The time to leave Santa Elena came and went. We were still at the hostel, Posada Los Pinos in Santa Elena, just fifteen kilometres over the border, waiting for Gareth to return from the border with Spongebob. The plan was to leave at nine a.m., but we still didn’t have the right stamps on our papers. Apparently, according to the border personnel, the last time that the truck had left Venezuela the border was closed, and whilst the truck had got special permission from the tourist ministry to cross the closed border, the exit procedure had not been completed correctly. Therefore, we would have to wait to get another special permission to leave Santa Elena and progress further into the country — and have the right papers to get through the numerous roadblocks ahead of us.
Lunchtime arrived and Gareth had still not returned with the correct papers. Even if we had the correct papers, we had lost so much time that it was not worth setting out so late in the day, so we decided to stay another night. It was a great place to be stranded. It had a bar that was open all day, a swimming pool, a water slide, beautiful grounds and gardens and three friendly guard dogs for the animal lovers amongst us. They accepted us as ‘friendly’, but whenever a non-guest approached the front gate, they all charged over to the entrance, jumping up against the gate and barking loudly.
I went out to a local kilo restaurant. There was a selection of buffet-style vegetable dishes on offer. The meats were being cooked over a barbecue and the chef would periodically cut a few slices off the joint and place them on a hot plate for customers to help themselves. I took my plate to the till and put it on a pair of scales, ordered a drink, paid the cashier and sat at a table overlooking the road but in the shade.
In order to pay the bill, I had to hand over a large wad of notes. The notes were tied up in bundles and held together by elastic bands. I handed over a few bricks and peeled off a handful of notes. The loose notes were counted, but the bricks were just placed on a shelf under the counter and not counted. I was surprised, but it was common practice not to count elasticated bundles as everyone assumed that they were correct and it would have taken ages to count each bundle. Some places had note-counting machines, but some of the notes were so grubby that the machine often got the count wrong, so despite the technology, sometimes it was ineffective.
I wandered up the main street, but there wasn’t much to see. It would only be later that I discovered that there was a whole central section of town up another road and around a corner… all I saw here were a few local shops, a couple of restaurants and a few supermarkets; something of everything, but it wasn’t the main centre.

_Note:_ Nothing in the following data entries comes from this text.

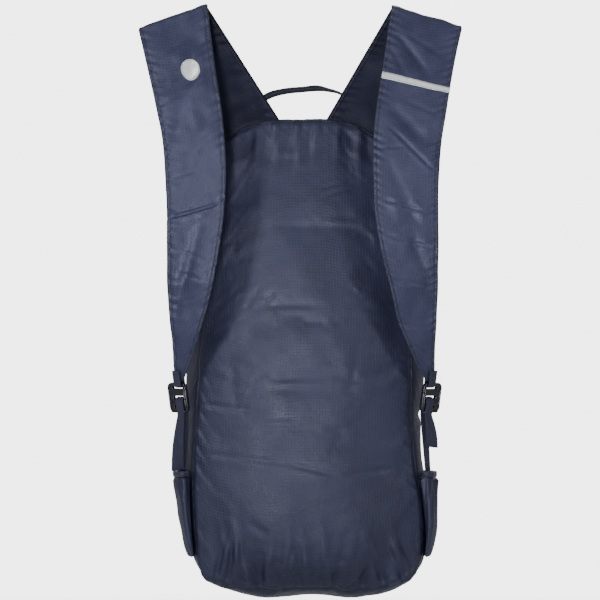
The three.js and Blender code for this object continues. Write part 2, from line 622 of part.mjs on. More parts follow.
function panels() {
  const fullAcross = (steps) => spread(-1 + acrossTrim, 1 - acrossTrim, steps);
  const fullUp = [alongTrim, 1 - alongTrim];
  add("back_panel", clothSheet(backPoint, fullAcross(backSteps.across), spreadToEnds(...fullUp, backSteps.up), clothWall, behind), ripstop());
  add("front_panel", clothSheet(frontPoint, fullAcross(frontSteps.across), spread(...fullUp, frontSteps.up), clothWall, ahead), ripstop());
  add("base_panel", clothSheet(basePoint, fullAcross(frontSteps.across), spread(depthTrim, 1 - depthTrim, 7), clothWall, below), ripstop());
  const creaseRows = [-2, -1, 0, 1, 2].map((step) => creaseUp + step * creaseBreadth);
  const rows = [...spread(...fullUp, 14), ...creaseRows].sort((a, b) => a - b);
  for (const [name, side] of [["left", -1], ["right", 1]]) {
    const surface = (w, up) => gussetPoint(side, up, w);
    const outward = new THREE.Vector3(side, 0, 0);
    add(`gusset_${name}`, clothSheet(surface, spread(depthTrim, 1 - depthTrim, 6), rows, clothWall, outward), ripstop());
  }
}

function topWithZip() {
  const depth = section.depth(1) * bagDepth;
  const halfZip = zipWidth / 2 / depth;
  const across = spread(-1 + acrossTrim, 1 - acrossTrim, 20);
  const rear = spread(depthTrim, zipPlace - halfZip - depthTrim, 2);
  const front = spread(zipPlace + halfZip + depthTrim, 1 - depthTrim, 2);
  add("top_gusset_rear", clothSheet(topPoint, across, rear, clothWall, above), ripstop());
  add("top_gusset_front", clothSheet(topPoint, across, front, clothWall, above), ripstop());
  const zipAcross = spread(-zipReach, zipReach, 18);
  const zipDepth = [zipPlace - halfZip, zipPlace + halfZip];
  add("main_zip", clothSheet(topPoint, zipAcross, zipDepth, zipThickness, above), webbingCloth());
  const halfSlider = sliderWidth / 2 / depth;
  const sliderEnd = zipReach - 0.02;
  const sliderAcross = spread(sliderEnd - sliderLength / halfBack / section.back(1), sliderEnd, 2);
  const sliderDepth = spread(zipPlace - halfSlider, zipPlace + halfSlider, 2);
  const seat = Math.max(zipThickness, clothWall) + seamGap;
  add("zip_slider", clothSheet(topPoint, sliderAcross, sliderDepth, sliderHeight, above, seat), plastic());
}

function pockets() {
  const hemShare = hemHeight / (bagHeight - cornerDrop);
  const gapShare = seamGap / (bagHeight - cornerDrop);
  for (const [name, side] of [["left", -1], ["right", 1]]) {
    const surface = (turn, up) => pocketPoint(side, up, turn);
    const outward = new THREE.Vector3(side, 0, 0);
    const turns = spreadToEnds(0.005, 0.995, 14);
    const heights = spread(0, 1, 8).map((s) => pocketFoot + (pocketMouth - pocketFoot) * s ** 1.3);
    add(`pocket_${name}`, clothSheet(surface, turns, heights, clothWall, outward), ripstop());
    const hem = [pocketMouth + gapShare, pocketMouth + gapShare + hemShare];
    add(`pocket_hem_${name}`, clothSheet(surface, turns, hem, hemThickness, outward, -0.2), webbingCloth());
  }
}

function strapsWithBuckles() {
  for (const name of ["left", "right"]) {
    const surface = strapSurface(name);
    const places = [...spread(0, 1, 4), ...spread(1, 2, 6).slice(1), ...spread(2, 3, 26).slice(1)];
    add(`strap_${name}`, ribbon(surface, spread(-1, 1, 5), places, strapThickness), strapCloth());
    const frame = buckleFrame(name);
    add(`buckle_${name}`, buckleGeometry(frame), plastic());
    add(`buckle_tie_${name}`, tieGeometry(frame), webbingCloth());
    add(`webbing_${name}`, webbingGeometry(name, frame), webbingCloth());
  }
}

// Reflective tape and dot, each on the face of its strap.
function reflectors() {
  const seat = strapThickness / 2 + seamGap;
  const right = strapSurface("right");
  const halfBand = bandWidth / strapDrop / 2;
  const band = (c, s) => right(c, 2 + bandDown - bandSlant * c + s * halfBand);
  add("reflective_band", clothSheet(band, spread(-0.985, 0.985, 8), [-1, 1], bandThickness, behind, seat), reflective());
  const left = strapSurface("left");
  const dot = (u, v) => {
    const c = dotAcross + (u * Math.sqrt(1 - (v * v) / 2) * dotDiameter) / strapWidth;
    return left(c, 2 + dotDown + (v * Math.sqrt(1 - (u * u) / 2) * dotDiameter) / strapDrop / 2);
  };
  const steps = spread(-0.97, 0.97, 3);
  add("reflective_dot", clothSheet(dot, steps, steps, bandThickness, behind, seat), reflective());
}

panels();
topWithZip();
pockets();
strapsWithBuckles();
reflectors();
add("haul_loop", loopGeometry(), webbingCloth());

export default group;
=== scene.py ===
# %% [markdown]
# # A packable daypack of thin ripstop
# The bag hangs by its haul loop with its back panel to the viewer. The wearer's side is what the photograph
# shows: a gathered back panel between two flat shoulder straps, ladder locks on thin webbing, and a mesh of
# fine squares over every piece of cloth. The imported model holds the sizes. This lesson dresses it, piece by
# piece, and leaves its places alone.

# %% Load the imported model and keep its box
import math
import bpy
import bmesh
import numpy as np
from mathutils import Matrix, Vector


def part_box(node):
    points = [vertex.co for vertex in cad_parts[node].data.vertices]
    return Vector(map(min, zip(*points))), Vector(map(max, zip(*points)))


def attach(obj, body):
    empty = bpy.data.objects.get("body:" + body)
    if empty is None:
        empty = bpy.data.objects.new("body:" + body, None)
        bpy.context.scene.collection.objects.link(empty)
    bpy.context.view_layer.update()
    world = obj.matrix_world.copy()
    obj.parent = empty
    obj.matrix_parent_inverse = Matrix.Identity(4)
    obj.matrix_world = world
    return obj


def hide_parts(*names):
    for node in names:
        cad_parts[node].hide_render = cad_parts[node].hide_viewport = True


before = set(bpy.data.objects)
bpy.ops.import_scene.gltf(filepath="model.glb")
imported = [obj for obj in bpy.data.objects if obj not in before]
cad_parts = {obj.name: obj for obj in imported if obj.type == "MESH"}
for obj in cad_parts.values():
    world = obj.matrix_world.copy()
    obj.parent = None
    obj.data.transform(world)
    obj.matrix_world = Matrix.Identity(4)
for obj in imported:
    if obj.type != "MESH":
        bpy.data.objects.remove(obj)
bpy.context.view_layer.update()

# %% [markdown]
# ## Camera
# The photograph looks straight at the bag from far away, with hardly any perspective. A long lens a few
# metres off gives that. One pixel of the 600 by 600 picture is 0.943 mm at the bag, and the origin, under the
# haul loop, lies at pixel 303 across and 92 down.

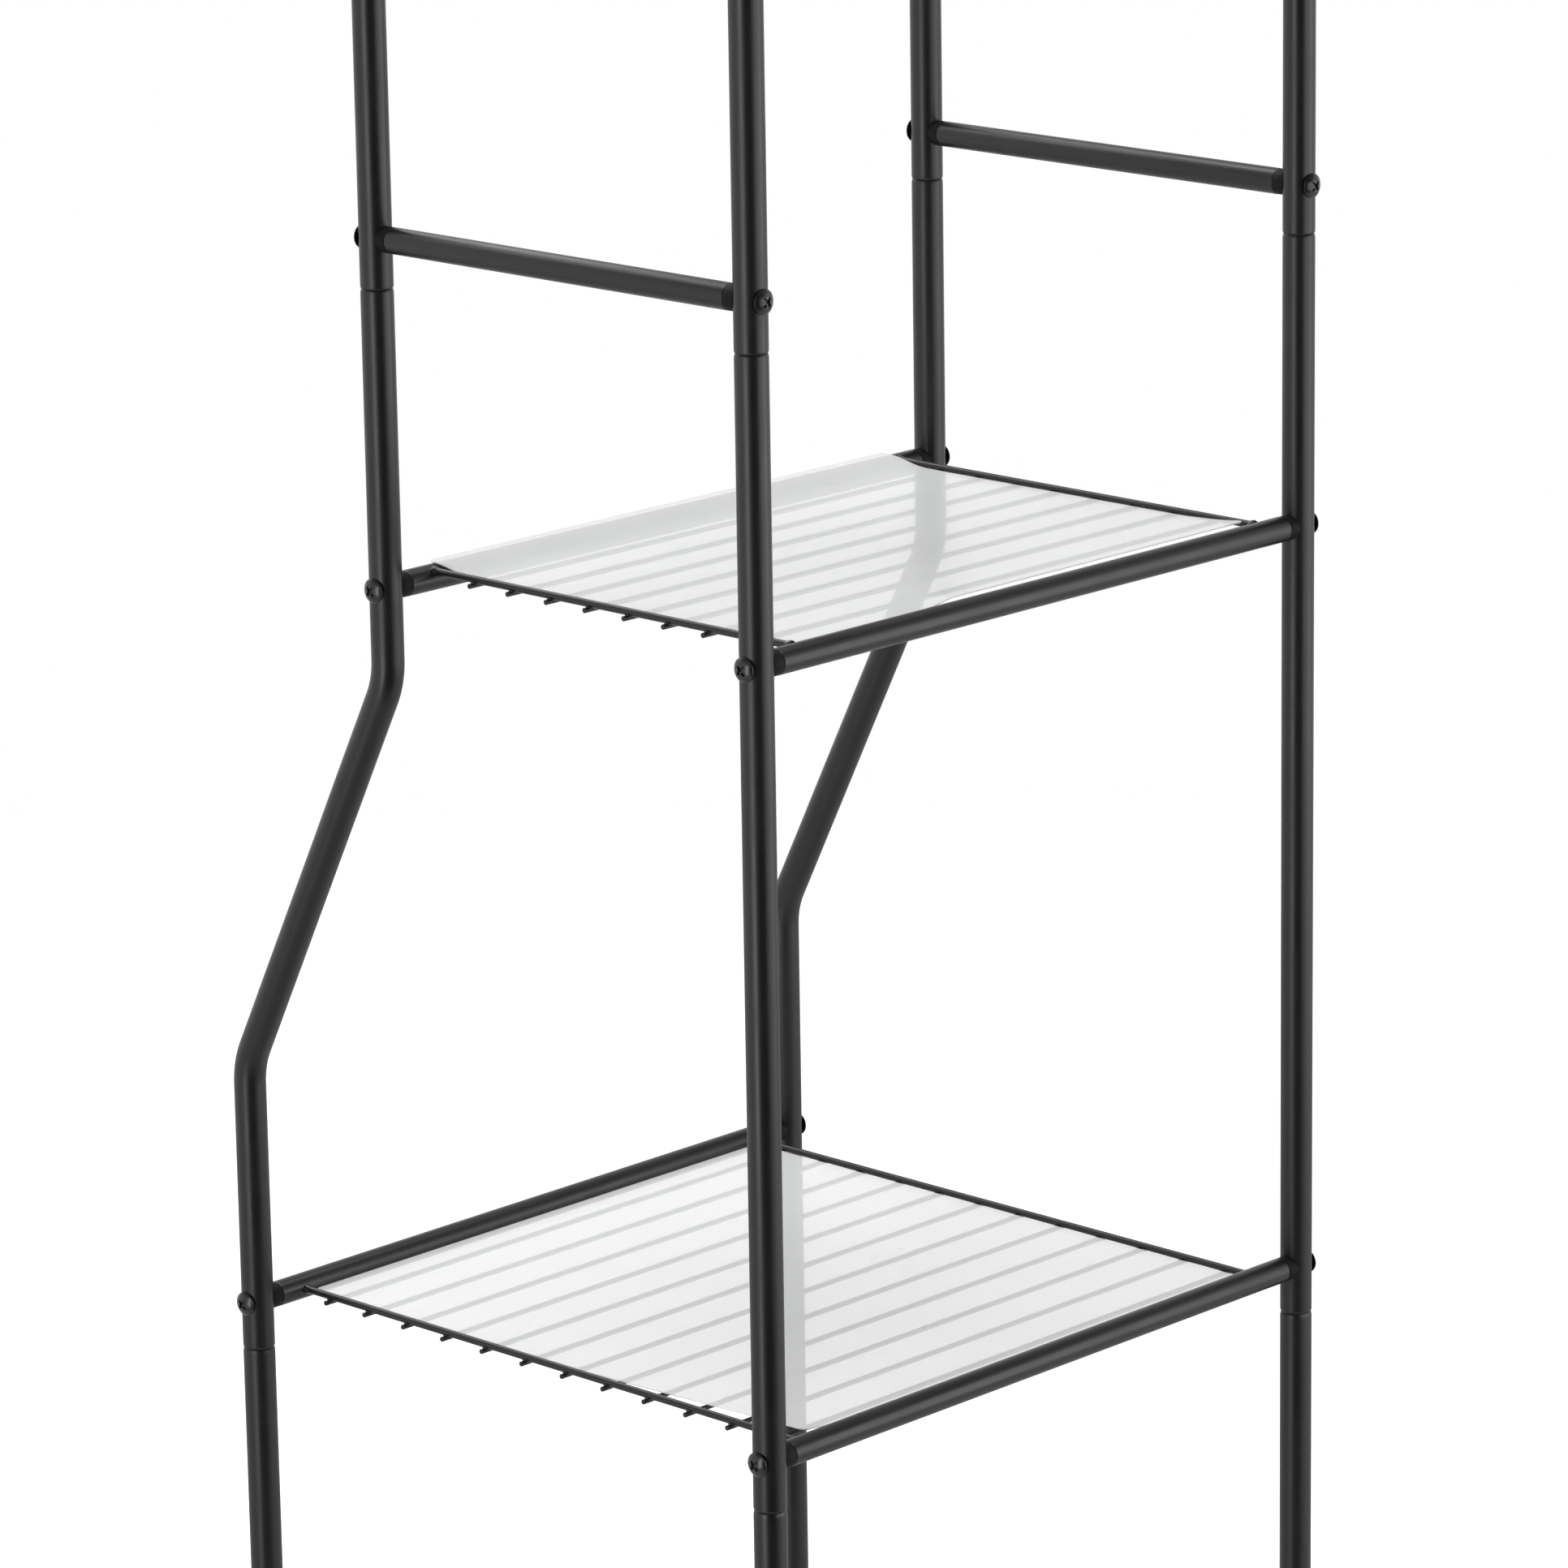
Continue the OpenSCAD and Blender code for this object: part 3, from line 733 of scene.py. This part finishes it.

I was self-conscious about walking around town with a plastic carrier bag full of bricks of notes. However, I was not alone. I saw several other people along the street with plastic bags with the tell-tale shapes of bricks of notes distorting the bottom of the bag.
What was fascinating for me were the number of old large gas-guzzling American cars from the 1950s and 1960s. They seemed to be everywhere, but none were in good condition. They were old, rusty, battered and took up huge amounts of room on the kerbside. They were hugely inefficient and the mileage per litre must have been bad. However, the petrol price was heavily subsidised and it was cheaper to buy petrol than water, so fuel consumption when choosing your vehicle of choice was not a high priority.
Several of them didn’t move from the kerb during the time that I was in town. And as we walked back to the hostel late at night, some of the cars had a whole family inside, fast asleep. Despite Venezuela’s great potential oil wealth, there is a lot of poverty.
One thing that doesn’t cost much is fuel.
We left Posada Gran Sabana after a filling breakfast of ham, cheese and doughy rolls. Outside of the hotel is a petrol station and there was a queue to fill up. They had had a delivery earlier that morning and the station was open for everyone. There is a form of rationing as the time of the delivery is known and when it is all gone, that is that until the next scheduled delivery.
I had noticed that when César had filled up earlier, he had handed over a 100 Bolívar note and turned and walked away, not waiting for any change. I checked on the price and discovered that it is 1 Bolívar a litre. It is so cheap they ought to give it away. Using an exchange rate of 3,500 Bolívar to a US Dollar, and I haven’t made a mistake, I could fill up my petrol tank at home for 70 Bolívar, the equivalent of less than two US cents, less than two pence. No wonder the economy is in chaos — but there was wide popular support for the previous president, President Hugo Chávez, and not surprising if he gave away petrol, gas and electricity.
I noticed that most drivers just handed over a note and didn’t wait for any change, giving the petrol pump attendant a tip for his efforts. Besides, so much loose change in coins would be required every day and there was not enough in the whole country, so people were familiar with the reality and worked around it.